The Flying Change

Backwards induction

For me, it always starts with a concept. An idea. That’s actually what creates the sound. What creates the song. It’s like this hazy signpost hanging in the air and it’s baked full of its own special qualities and those qualities guide me in the lyrics, the melody, the tempo. Sometimes the concept drives not just the creation of a song but a whole suite of songs.

I was standing in the living room of my old apartment and E and I were about to head out to dinner and this is most often when these little bursts of epiphany tend to reveal themselves. As she’s putting on her makeup and putting things in her clutch and picking out the right pair of earrings (all of which she designed and hand crafted) I strap on the guitar and proceed to follow her around the apartment, strumming random chords, yelling out lyrical non-sequiturs and generally being a bit of a pain in the ass.

I remember standing there with the lights turned off in the living room and she said “you should have a song about me” and she jokingly repeated her name over the chords and it actually worked and that became my biggest seller on iTunes. Weird.

I also remember having this picture of the desert and of these Bedouin people peering at the sea from over a cliff and that was where the song ‘The Dead Sea’ came from. Somehow I knew that it needed to be this pounding rocking thing — like the hot sun and the salt water and a water skin.
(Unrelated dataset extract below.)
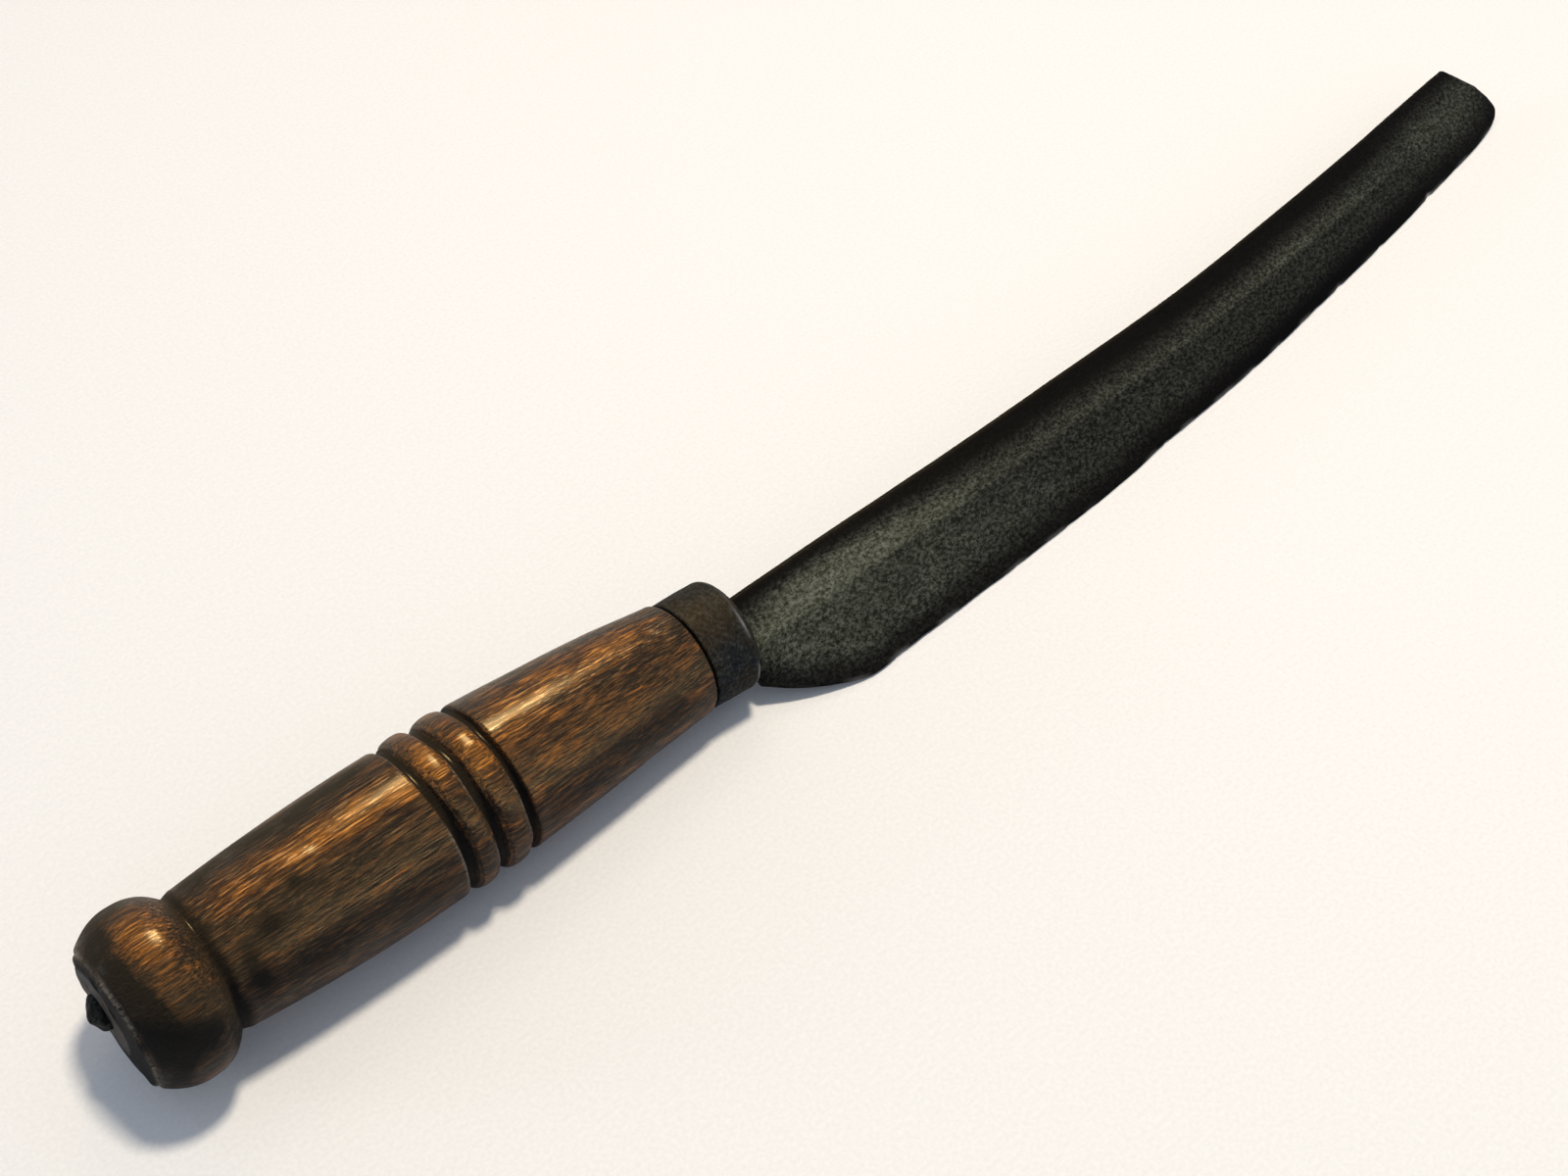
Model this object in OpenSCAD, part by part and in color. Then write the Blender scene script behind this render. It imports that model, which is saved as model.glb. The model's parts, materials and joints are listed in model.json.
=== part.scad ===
// One-handed drawknife: a long curved blade forged in one piece with its tang, a turned wooden
// handle, a steel ferrule, and a washer that the tang end is riveted over.
// The origin is on the handle's axis, midway along the wood that shows. The tool lies on a flat
// surface, resting on its beads, the heel and the tip, so its axis dips a little towards the tip.

/* [Handle] */
// Length of the handle's visible wood
handle_len = 136; // [120:1:150]
// Radius of the pommel at its widest
pommel_r = 18.7; // [18:0.1:20]
// Radius of the flat end of the pommel
butt_r = 14.4; // [13:0.1:15]
// Radius at the bottom of the neck behind the grip
neck_r = 14.4; // [13:0.1:15]
// Radius of the rear grip beside the neck
rear_grip_r = 15.1; // [14.6:0.1:16]
// Radius of the rear grip beside the beads
mid_grip_r = 17.3; // [16.5:0.1:18]
// Radius over the beads
bead_r = 18.2; // [17.5:0.1:18.5]
// Radius of the front grip beside the beads
front_grip_r = 17.2; // [16.8:0.1:18]
// Radius of the wood beside the ferrule
nose_r = 13.2; // [12.4:0.1:13.6]
// Radius at the bottom of the three turned grooves
groove_r = 15.8; // [15:0.1:16.4]

/* [Ferrule] */
// Length of the ferrule
ferrule_len = 13; // [10:0.5:18]
// Radius of the ferrule at the wood
ferrule_r = 12.9; // [12.5:0.1:14]
// Radius of the ferrule at its rounded front edge
ferrule_front_r = 13; // [12.4:0.1:13.2]
// Radius of the tenon inside the ferrule
tenon_r = 11; // [10:0.1:11.5]

/* [Blade] */
// Thickness of the blade along its back
blade_t = 4.4; // [3.5:0.1:5]
// Thickness left at the cutting edge
edge_t = 0.5; // [0.3:0.1:1]
// Width of the flat between the back and the bevel
flat_w = 12.5; // [11:0.5:14]
// Height of the middle of the blade above a straight line from heel to tip
bow = 2.6; // [0:0.1:4]
// Angle of the blade about the handle's axis as the tool lies, measured from level
blade_roll = 24.8; // [20:0.1:30]
// Angle that the axis dips towards the tip as the tool lies
axis_dip = 2.45; // [1:0.05:4]

/* [Tang and rivet] */
// Width of the tang where it leaves the blade
tang_w = 8; // [6:0.1:8.4]
// Thickness of the tang where it leaves the blade
tang_t = 5.4; // [4:0.1:5.6]
// How far the tang's end lies off the axis, towards the blade's back
tang_drift = 3.4; // [0:0.1:3.6]
// Radius of the round end of the tang
tang_end_r = 3; // [2.5:0.1:3.5]
// Radius of the riveted head
rivet_r = 4.4; // [4:0.1:5]
// Radius of the washer
washer_r = 9.6; // [8:0.1:10]
// Thickness of the washer
washer_t = 1.6; // [1.2:0.1:2]

/* [Hidden] */
$fn = 96;

wood_start = -handle_len / 2;
wood_end = handle_len / 2;
ferrule_end = wood_end + ferrule_len;
tenon_end = ferrule_end - 0.8;
tang_bore_r = 5;
washer_seat_depth = 0.8;
washer_face = wood_start + washer_seat_depth;
washer_clearance = 0.3;
washer_bore_gap = 0.02;
tenon_gap = 0.02;
rivet_h = 2.6;
tang_round_len = 10;
tang_overlap = 0.5;
drift_angle = atan(tang_drift / (ferrule_end - washer_face));

// Where the turned details lie along the axis
pommel_crown = -59;
neck_x = -49.8;
rear_grip_x = -47;
crown_x = -4;
groove_1 = [0, 2.5];
groove_2 = [7.5, 9.8];
groove_3 = [15.6, 17.7];

// Shape of the turned details
pommel_rear_curve = 2;
pommel_front_curve = 2.8;
bead_drop = 1;
bead_curve = 2.6;
groove_wall = 0.3;
groove_fillet = 0.4;
edge_round = 0.5;
front_grip_swell = 0.35;
ferrule_rear_bevel = 0.3;
ferrule_front_round = 1.3;

// The blade's outline from root to tip: the back's [x, y], then the edge's [x, y] opposite it
BLADE_STATIONS = [
    [[81, 4.8], [81, -14.6]],
    [[90, 5.1], [89, -20.3]],
    [[99, 5.4], [97, -24.2]],
    [[108, 5.7], [105, -26.6]],
    [[118, 5.9], [115, -26.1]],
    [[136, 6.1], [135, -25.4]],
    [[165, 6.6], [165, -24.4]],
    [[192, 7.4], [193, -23.0]],
    [[215, 8.1], [214, -20.6]],
    [[245, 9.6], [246, -18.1]],
    [[284, 13.0], [284, -13.5]],
    [[322, 17.0], [322, -8.2]],
    [[348, 20.1], [351, -3.8]],
    [[362, 21.8], [370, -0.7]],
    [[369, 22.6], [381, 2.4]],
    [[373, 23.0], [385.8, 5.6]],
    [[374.5, 23.2], [386.5, 9.5]]
];
last_station = len(BLADE_STATIONS) - 1;
steps_per_station = 4;

// Where along the axis the blade's bow, the fading of its bevel and the thinning of its tip lie
bow_span = [104, 380];
bevel_fade = [290, 350];
tip_span = [300, 375];

// Heights and widths in the blade's cross-section
tip_thinning = 0.6;
crease_rise = 0.2;
crease_drop = 1.4;
back_bevel_w = 0.7;
back_bevel_top = 0.6;
back_bevel_bottom = 0.4;

// Value that runs smoothly from 0 at a to 1 at b
function ease(x, a, b) = let (t = min(max((x - a) / (b - a), 0), 1)) t * t * (3 - 2 * t);

// Station i of the blade, or its first or last station where i runs past the end
function station(i) = BLADE_STATIONS[min(max(i, 0), last_station)];

// Smooth curve through column k of the stations, at station i plus fraction f
function station_curve(k, i, f) =
    let (
        p0 = station(i - 1)[k],
        p1 = station(i)[k],
        p2 = station(i + 1)[k],
        p3 = station(i + 2)[k],
        gap = norm(p2 - p1),
        slope_1 = (p2 - p0) / (norm(p1 - p0) + gap) * gap,
        slope_2 = (p3 - p1) / (norm(p3 - p2) + gap) * gap
    )
    p1 * (2 * f ^ 3 - 3 * f ^ 2 + 1) + slope_1 * (f ^ 3 - 2 * f ^ 2 + f)
    + p2 * (3 * f ^ 2 - 2 * f ^ 3) + slope_2 * (f ^ 3 - f ^ 2);

// One cross-section of the blade, as points around it, at back point s and edge point e
function blade_section(s, e) =
    let (
        along_bow = (s.x - bow_span[0]) / (bow_span[1] - bow_span[0]),
        lift = bow * sin(180 * min(max(along_bow, 0), 1)),
        low = lift - blade_t / 2,
        high = lift + blade_t / 2 - tip_thinning * ease(s.x, tip_span[0], tip_span[1]),
        across = (e - s) / norm(e - s),
        crease = s + across * flat_w,
        crease_h = high + crease_rise - crease_drop * ease(s.x, bevel_fade[0], bevel_fade[1]),
        inset = s + across * back_bevel_w
    )
    [
        [s.x, s.y, low + back_bevel_bottom],
        [s.x, s.y, high - back_bevel_top],
        [inset.x, inset.y, high],
        [crease.x, crease.y, crease_h],
        [e.x, e.y, low + edge_t],
        [e.x, e.y, low],
        [inset.x, inset.y, low]
    ];

BLADE_SECTIONS = [
    for (i = [0 : last_station - 1], j = [0 : steps_per_station - 1])
        let (f = j / steps_per_station)
        blade_section(station_curve(0, i, f), station_curve(1, i, f)),
    blade_section(BLADE_STATIONS[last_station][0], BLADE_STATIONS[last_station][1])
];

// Skin over a list of closed sections with the same number of points
module loft(sections) {
    n = len(sections[0]);
    m = len(sections);
    points = [for (s = sections) for (p = s) p];
    sides = [
        for (i = [0 : m - 2], j = [0 : n - 1])
            let (a = i * n + j, b = i * n + (j + 1) % n)
            each [[a, b + n, b], [a, a + n, b + n]]
    ];
    caps = [[for (j = [0 : n - 1]) j], [for (j = [n - 1 : -1 : 0]) (m - 1) * n + j]];
    polyhedron(points, concat(sides, caps), convexity = 4);
}

// Turns a tool laid out along X, with its edge towards -Y, to the way it lies on a surface
module lying() {
    rotate([0, axis_dip, 0]) rotate([blade_roll, 0, 0]) children();
}

// A solid of revolution about the X axis from an outline of [x, radius] points
module turned(outline) {
    rotate([0, 90, 0]) rotate_extrude() polygon([for (p = outline) [p[1], p[0]]]);
}

// Stands a shape made along +Z at x, pointing along +X, on the line that the tang's end lies on
module at_tang_end(x) {
    translate([x, tang_drift, 0]) rotate([0, 90, 0]) children();
}

// Outlines of the turned wood, each a list of [x, radius]
function pommel_outline() = [
    for (t = [0 : 0.125 : 1])
        let (x = wood_start + t * (pommel_crown - wood_start))
        [x, pommel_r - (pommel_r - butt_r) * (1 - t) ^ pommel_rear_curve],
    for (t = [0.125 : 0.125 : 1])
        let (x = pommel_crown + t * (neck_x - pommel_crown))
        [x, pommel_r - (pommel_r - neck_r) * t ^ pommel_front_curve]
];

function rear_grip_outline() = [
    for (t = [0 : 0.125 : 1])
        let (x = rear_grip_x + t * (crown_x - rear_grip_x))
        [x, mid_grip_r - (mid_grip_r - rear_grip_r) * (1 - t) ^ 2],
    [groove_1[0] - edge_round, mid_grip_r]
];

// A round-bottomed groove between the radii that meet it
function groove_outline(span, r_left, r_right) = [
    [span[0], r_left - edge_round],
    [span[0] + groove_wall, groove_r + groove_fillet],
    [(span[0] + span[1]) / 2, groove_r],
    [span[1] - groove_wall, groove_r + groove_fillet],
    [span[1], r_right - edge_round]
];

// A crowned bead between two grooves
function bead_outline(from, to) = [
    for (t = [0.12 : 0.19 : 0.88])
        [from + t * (to - from), bead_r - bead_drop * abs(2 * t - 1) ^ bead_curve]
];

function front_grip_outline() = [
    for (t = [0.015, 0.125, 0.25, 0.375, 0.5, 0.625, 0.75, 0.875, 1])
        let (x = groove_3[1] + t * (wood_end - groove_3[1]))
        [x, front_grip_r - (front_grip_r - nose_r) * t + front_grip_swell * sin(180 * t)]
];

module handle() {
    outline = concat(
        [[wood_start, 0]],
        pommel_outline(),
        rear_grip_outline(),
        groove_outline(groove_1, mid_grip_r, bead_r - bead_drop / 2),
        bead_outline(groove_1[1], groove_2[0]),
        groove_outline(groove_2, bead_r - bead_drop / 2, bead_r - bead_drop / 2),
        bead_outline(groove_2[1], groove_3[0]),
        groove_outline(groove_3, bead_r - bead_drop / 2, front_grip_r),
        front_grip_outline(),
        [[wood_end, tenon_r - tenon_gap], [tenon_end, tenon_r - tenon_gap], [tenon_end, 0]]
    );
    color("saddlebrown") lying() difference() {
        turned(outline);
        at_tang_end(wood_start - 1)
            cylinder(r = washer_r + washer_clearance, h = washer_seat_depth + 1);
        translate([ferrule_end, 0, 0]) rotate([0, -90, -drift_angle])
            cylinder(r = tang_bore_r, h = handle_len + 2 * ferrule_len);
    }
}

module ferrule() {
    outline = [
        [wood_end, tenon_r],
        [wood_end, ferrule_r - ferrule_rear_bevel],
        [wood_end + ferrule_rear_bevel, ferrule_r],
        for (a = [0 : 22.5 : 90])
            [
                ferrule_end - ferrule_front_round * (1 - sin(a)),
                ferrule_front_r - ferrule_front_round * (1 - cos(a))
            ],
        [ferrule_end, tenon_r]
    ];
    color("dimgray") lying() turned(outline);
}

module tang() {
    hull() {
        translate([ferrule_end, -tang_w / 2, -tang_t / 2]) cube([tang_overlap, tang_w, tang_t]);
        at_tang_end(washer_face + tang_round_len) cylinder(r = tang_end_r, h = tang_overlap);
    }
    at_tang_end(washer_face - washer_t)
        cylinder(r = tang_end_r, h = washer_t + tang_round_len + tang_overlap);
    at_tang_end(washer_face - washer_t) rotate([0, 180, 0]) rotate_extrude()
        polygon([[0, 0], for (a = [0 : 15 : 90]) [rivet_r * cos(a), rivet_h * sin(a)]]);
}

module blade() {
    color("darkslategray") lying() union() {
        loft(BLADE_SECTIONS);
        tang();
    }
}

module tang_washer() {
    color("gray") lying() difference() {
        at_tang_end(washer_face - washer_t) cylinder(r = washer_r, h = washer_t);
        at_tang_end(washer_face - washer_t - 1)
            cylinder(r = tang_end_r + washer_bore_gap, h = washer_t + 2);
    }
}

blade();
ferrule();
handle();
tang_washer();
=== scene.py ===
"""A one-handed drawknife lying on a pale table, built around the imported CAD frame."""

import json
import math

import bmesh
import bpy
import numpy as np
from mathutils import Matrix, Vector


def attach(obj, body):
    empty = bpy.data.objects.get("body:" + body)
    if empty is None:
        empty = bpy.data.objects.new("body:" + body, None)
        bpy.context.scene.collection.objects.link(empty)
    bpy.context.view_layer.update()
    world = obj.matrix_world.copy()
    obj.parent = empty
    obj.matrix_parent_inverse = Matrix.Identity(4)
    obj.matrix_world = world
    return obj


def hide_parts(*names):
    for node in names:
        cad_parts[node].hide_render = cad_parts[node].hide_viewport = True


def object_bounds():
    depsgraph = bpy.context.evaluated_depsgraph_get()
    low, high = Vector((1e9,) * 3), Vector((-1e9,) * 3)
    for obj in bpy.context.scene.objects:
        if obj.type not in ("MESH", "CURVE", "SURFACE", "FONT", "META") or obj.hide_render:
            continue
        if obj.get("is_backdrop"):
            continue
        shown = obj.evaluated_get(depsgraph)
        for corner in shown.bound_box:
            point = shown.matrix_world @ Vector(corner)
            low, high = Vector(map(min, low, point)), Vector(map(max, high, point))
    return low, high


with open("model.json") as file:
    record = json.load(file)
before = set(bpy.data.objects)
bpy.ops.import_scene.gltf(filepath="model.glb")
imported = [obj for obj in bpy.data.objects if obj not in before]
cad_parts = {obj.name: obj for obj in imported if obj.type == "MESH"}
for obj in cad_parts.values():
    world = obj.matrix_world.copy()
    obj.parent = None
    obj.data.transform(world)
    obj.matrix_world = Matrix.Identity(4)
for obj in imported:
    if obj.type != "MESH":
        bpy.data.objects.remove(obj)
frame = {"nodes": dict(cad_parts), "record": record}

CAD_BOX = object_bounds()
MM = 0.001

# ---------------------------------------------------------------- the tool's own axes
# Shapes are made in tool axes, in millimetres: +X along the handle's axis towards the tip, the
# cutting edge towards -Y, the bevelled face up (+Z). LIE turns them to the way the tool lies.
GRIP = next(m for m in frame["record"]["mounts"] if m["name"] == "grip")
AXIS = -Vector(GRIP["axis"])
AXIS_DIP = math.atan2(-AXIS.z, AXIS.x)
BLADE_ROLL = math.radians(24.8)
LIE = Matrix.Rotation(AXIS_DIP, 3, "Y") @ Matrix.Rotation(BLADE_ROLL, 3, "X")
LIE_ARRAY = np.array(LIE)


def along_axis(node):
    """Lowest and highest place of a CAD node along the handle's axis, in millimetres."""
    places = [AXIS.dot(v.co) / MM for v in frame["nodes"][node].data.vertices]
    return min(places), max(places)


WOOD_START, TENON_END = along_axis("handle")
WOOD_END, FERRULE_END = along_axis("ferrule")


def smooth(x, a, b):
    """Runs smoothly from 0 at a to 1 at b; x may be an array."""
    t = np.clip((x - a) / (b - a), 0.0, 1.0)
    return t * t * (3 - 2 * t)


def bump(x, centre, width):
    """A smooth hump of height 1 at centre."""
    return np.exp(-(((x - centre) / width) ** 2))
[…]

As I think about the next album (meaning the one after the one I’m not even done yet), I’ve got similar notions bubbling around in my head. Trying to figure out where they’ll lead me. I shall document them here, for posterity and to protect my intellectual property, even somewhat informally.

I have an image of a rumpled bed, a black and white image. Like the cover of the great ‘Dry Dreams’ by Jim Carroll. And it says “Bedroom” in red on the cover. And that’s the record. And it’s this soft-rock LA thing that has a Fleetwood Mac/Steely Dan vibe and Lindsey Buckingham should produce it and we’d get lots of mandolin and it would feature the song ‘Dear Hal Ashby’ that I wrote about the director Hal Ashby who has made some of the world’s greatest films, most notably ‘Shampoo’. And yes, I’m putting ‘Shampoo’ ahead of ‘Harold and Maude’ and ‘Being There’. It’s a very special under-appreciated film and Warren Beatty’s finest moment. It transcends.

So that’s where that starts. And now I need to write a bunch more songs like that. Things that fit into that concept and that idea and the theme will guide me like a mission statement and one day it may be done.

I also like the word “Trouble”. That should probably be a record. Not a cover of the Cat Stevens song but that would be the inspiration. Trouble is ominous. Trouble is grey and acoustic with noise and dissonance under the covers like the thunder clouds rolling in, waiting for the rain to start. Trouble is the open plains. Here it comes. Like the song ‘Radio Cure’ off of ‘Yankee Hotel Foxtrot’.

Always backwards from the concept first. Kind of strange I suppose but that’s my deal.